Des bières non consommées à temps en raison des mesures de confinement vont devoir finir à la poubelle. Les brasseurs demandent une aide européenne.

 Les brasseurs demandent une aide européenne pour la destruction des millions de litres de bière.
Les brasseurs demandent une aide européenne pour la destruction des millions de litres de bière.  AFP
Par Le Parisien avec AFP – Le 6 mai 2020

La fermeture des cafés, la fin des activités touristiques ou encore l’annulation des festivals a laissé en souffrance plus de 10 millions de litres de bières, majoritairement en fûts.

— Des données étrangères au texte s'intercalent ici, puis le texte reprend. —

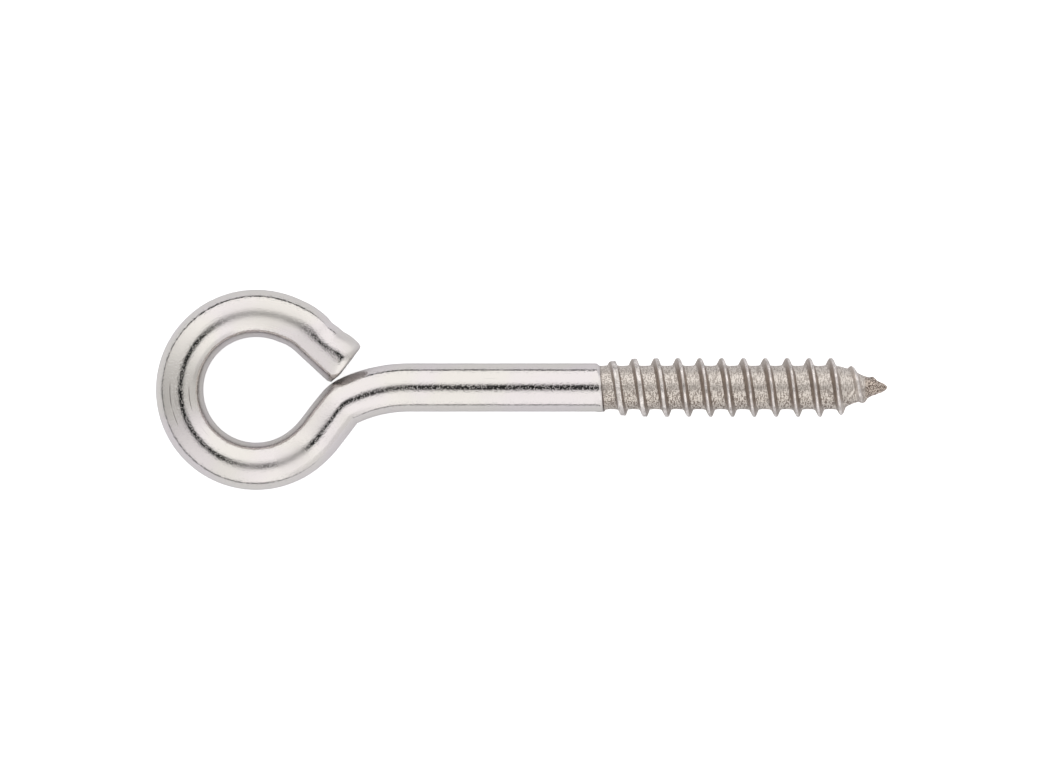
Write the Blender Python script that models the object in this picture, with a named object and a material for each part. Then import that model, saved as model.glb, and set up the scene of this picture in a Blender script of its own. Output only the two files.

Selon le syndicat professionnel des Brasseurs de France, cette marchandise va devoir être détruite.

La raison ? Contrairement aux bières blondes classiques, les bières destinées à la poubelle sont des bières non pasteurisées. « Ce sont des bières très houblonnées et, si on les garde trop longtemps, quand elles dépassent deux à trois mois de conservation, l’effet olfactif et l’effet gustatif, l’arôme, disparaît », expliqué Maxime Costilhes, le délégué général de Brasseurs de France.

Une brasserie sur deux a bénéficié d’un prêt garanti par l’État

Si ces 10 millions de litres semblent peu de chose au regard d’une production de 22,5 millions d’hectolitres en 2020, il s’agit d’une perte de plusieurs millions d’euros pour des brasseurs dont certains ont des finances fragiles.

« On est un secteur très endetté, puisqu’on a investi 241 millions d’euros dans le développement en 2019, un chiffre important pour un chiffre d’affaires d’un peu plus de 4 milliards d’euros », ajoute Maxime Costilhes. Or, avec la crise, environ 25 % des brasseries sont actuellement à l’arrêt, faute d’activité et 70 % subissent une perte de 50 % du chiffre d’affaires ou plus depuis le 15 mars.

Si près d’une brasserie sur deux a bénéficié d’un prêt garanti par l’État et une sur quatre du fonds de solidarité, les Brasseurs demandent plusieurs mesures pour mettre en œuvre un plan de relance. Outre l’exonération des charges sociales, les Brasseurs se tournent vers Bruxelles pour obtenir une aide à « la destruction des stocks de bière » comme ce qui a déjà été demandé par la filière du vin.